Vol 4No 2Summer

The End of Progressive Neoliberalism

COVID-19’s battering of Latin America overshadows regional turmoil underway long before the pandemic. The health disaster is exacerbating an economic and political crisis for which governing classes have no answers. Populists have upturned governments in Mexico and Brazil, while rebellion has shaken the foundations of Chile’s regime, leaving this exemplary liberalizer in an uneasy political stalemate. Activists, analysts, and elites all hope to grasp where the instability is headed. Getting a handle on how these crises will unfold, and the direction of Latin American politics more generally, requires an examination of the ruling strategies that led to this situation.

Since its 2010 rebound from global recession, Latin America had been engulfed in a deepening economic contraction, even before the pandemic hit.
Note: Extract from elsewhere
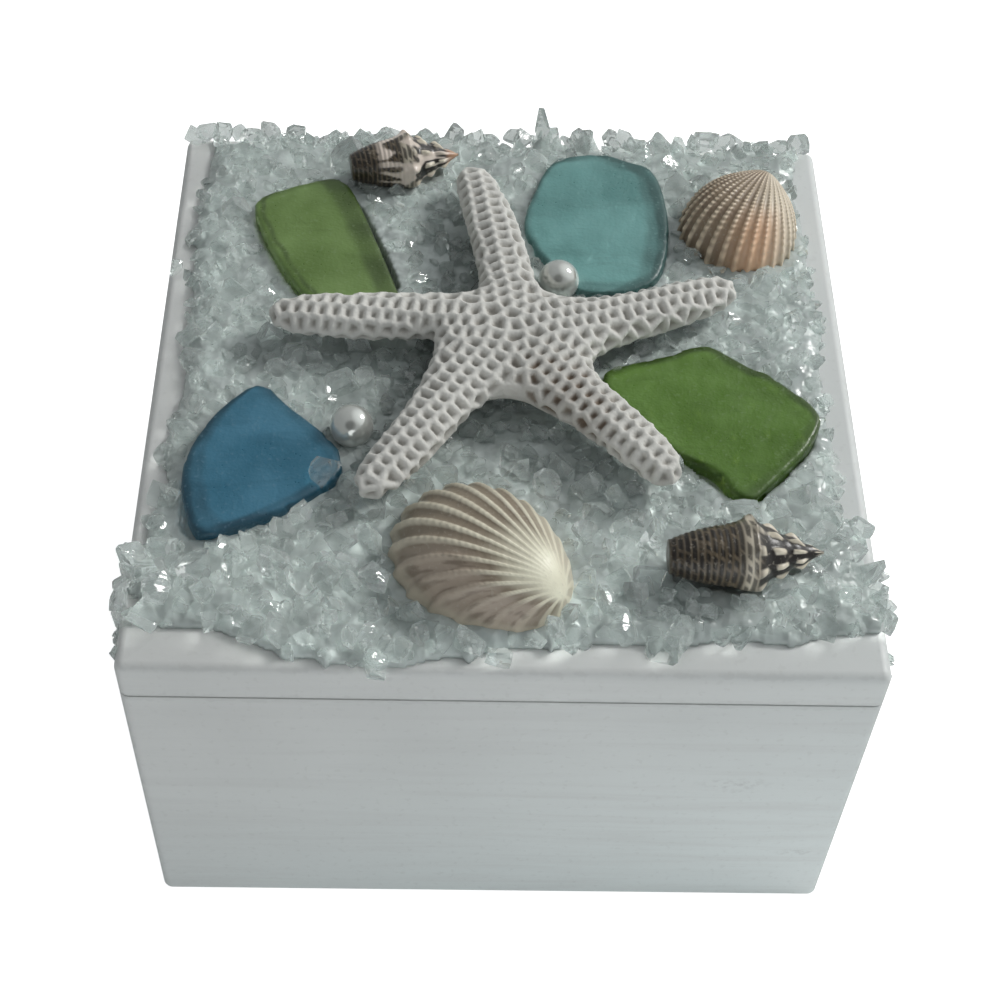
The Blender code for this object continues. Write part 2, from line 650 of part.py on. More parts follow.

After posting 6.3 percent growth in 2010, the region’s economic expansion had slowed by more than half by 2013 and has flatlined since 2016. Following the post-recession ricochet effect, Latin America’s top ten economies have expanded at an anemic rate of 1.5 percent. Even excluding Venezuela, whose double-digit contractions since 2015 amplify the depth of economic woes, the region was performing worse than during the 1990s, roundly considered a lost decade.

For those in power, nothing has worked. The first major crisis of neoliberalism in Latin America produced a wave of reform governments known as the Pink Tide. The question confronting the region today is: Will this crisis also have dramatic reverberations, as its predecessor did? Some optimistic observers see the rise of a “Latin Spring.” Others contend that the crisis is pushing Latin America onto a reactionary course with a resurgent neo-authoritarian right asserting itself throughout. But is it possible that the crisis of neoliberalism might steer Latin American countries in multiple and unpredictable directions?